Really? You can’t set up a ‘sacrificial’ server farm representing common configurations and test it on that? Apparently not. It seems the only real alternative is to release the patches and let the users test them for you. Or to put it another way, the people who are paying you to protect them are simply guinea pigs for your changes.
The incompetence: Part 2
The fix was actually very simple:
- Boot into Safe Mode or the Windows Recovery Environment
- Go to the
C:\Windows\System32\drivers\CrowdStrike
directory - Delete the file matching
C-00000291*.sys
- Reboot as normal
But time and time again I read reports that the servers concerned couldn’t be booted into Safe Mode because they were encrypted using BitLocker, and that the keys needed to decrypt BitLocker were stored… on another server which had also been taken down by the automatic update!
I mean, seriously: WTF? Doesn’t anyone understand the very basis of Disaster Recovery?
User GeekyOldFart, writing on The Register website, clearly does [my emphasis]:
On my site I opened the (hard copy, in the safe) “oh shit” file to get the relevant local admin password, left my office, walked briskly down the corridor to the onsite server room and got one DC up in safe mode to do the fix. Then I changed that single-use local admin password before heading back to my office and updating the hard copy file with the new password before locking it away again.Meanwhile the rest of my team were making use of the one DC I’d resurrected to get all the other impacted servers up into “safe mode with networking” now that they could talk to a DC, allowing them to login with their domain admin accounts AND access the BitLocker keys and perform the fix.
Once we had the AD infrastructure up and running the desktop support folks went into high gear busily fixing all the impacted workstations and laptops
A similar story played out on all my employers sites worldwide and we had pretty much every server – even the non-critical ones – back online before noon UTC and 99% of workstations and laptops fixed by mid-afternoon. None of which would have happened that fast without that hard copy file. Sometimes the best tech solution is decidedly low-tech 🙂
It’s a relief to see some IT execs get it. Most don’t.
Oh to be a fly on the wall on Monday morning as these folks explain to their various boards why they’d never put the words Disaster and Recovery together in the same sentence before—and planned for it.
It ain’t just the airlines
The media make a big deal about people queuing at airports, but that’s just a fraction of the problem. The depth of this software calamity was brought home to me by a post from a user called nimbus writing on ycombinator.com:
i work for a diesel truck maintenance and repair shop and its been hell on earth this morning.
– our IT wizard says the fixes wont work on lathes/CNC systems. we may need to ship the controllers back to the manufacturer in Wisconsin.
– AC is still not running. sent the apprentice to get fans from the shop floor.
– building security alarms are still blaring, need to get a ladder to clip the horns and sirens on the outside of the building. still cant disarm anything.

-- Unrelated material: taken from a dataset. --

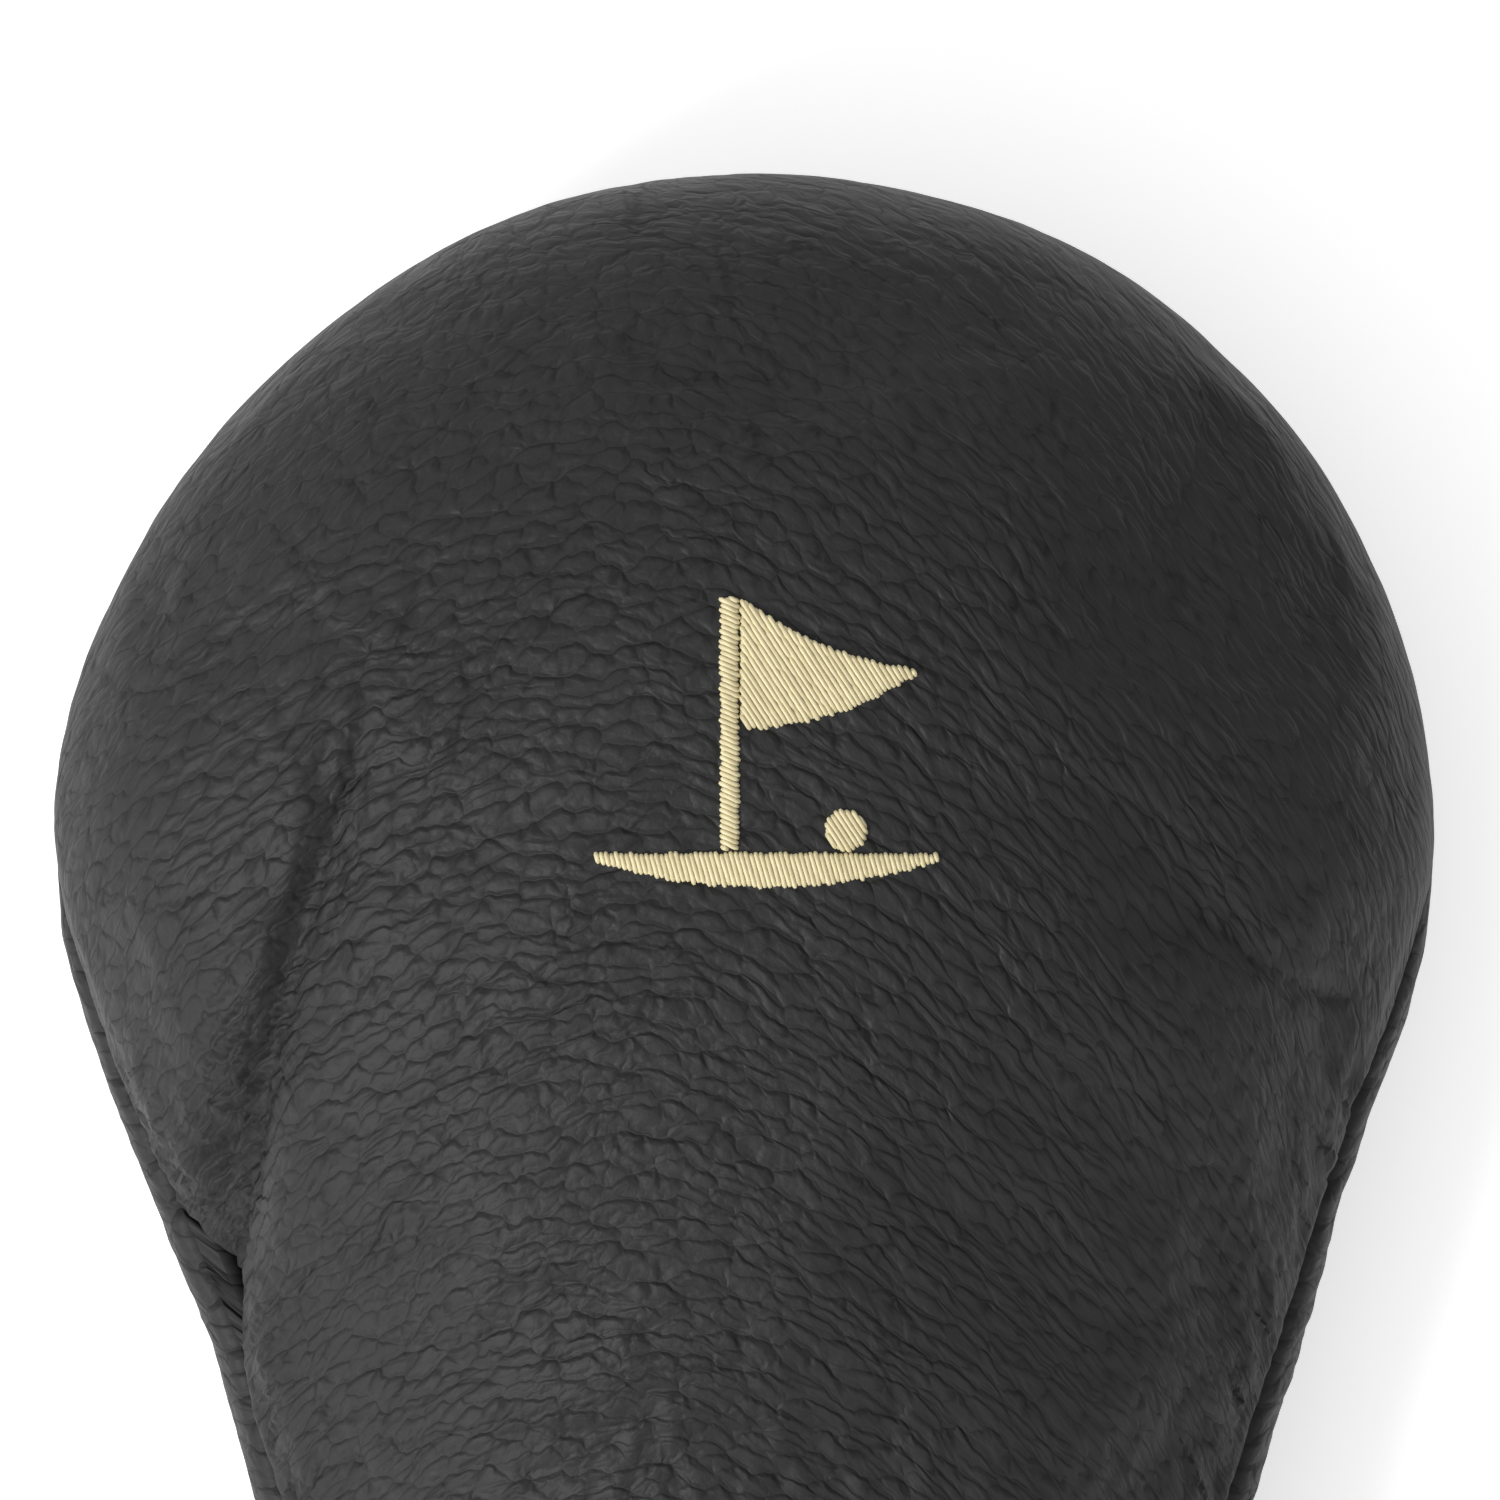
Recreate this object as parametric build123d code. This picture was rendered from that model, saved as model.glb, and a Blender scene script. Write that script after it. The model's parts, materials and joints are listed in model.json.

– still no phones. IT guy has set up two “emergency” phones…one is a literal rotary phone. stresses we still cannot call 911 or other offices. fire sprinklers will work, but no fire department will respond.
– no email, no accounting, nothing. I am going to the bank after this to pick up cash so i can make payday for 14 shop technicians. was warned the bank likely would either not have enough, or would not be able to process the account (if they open at all today.)
One little workshop in one little corner of the States: no lathes, no air-con, no security, no phones, no email, no accounting, and a forlorn hope that the bank might be open—and have enough cash—to pay the staff.
One little software glitch and that’s what we’ve come to.
Are we going to take this as a wake-up call and a warning? Or are we going to accept the corporate blather that this will never, ever happen again—until it does?
We’ve built a global system on a corporate monoculture that—if judged in car safety terms—is unsafe at any speed.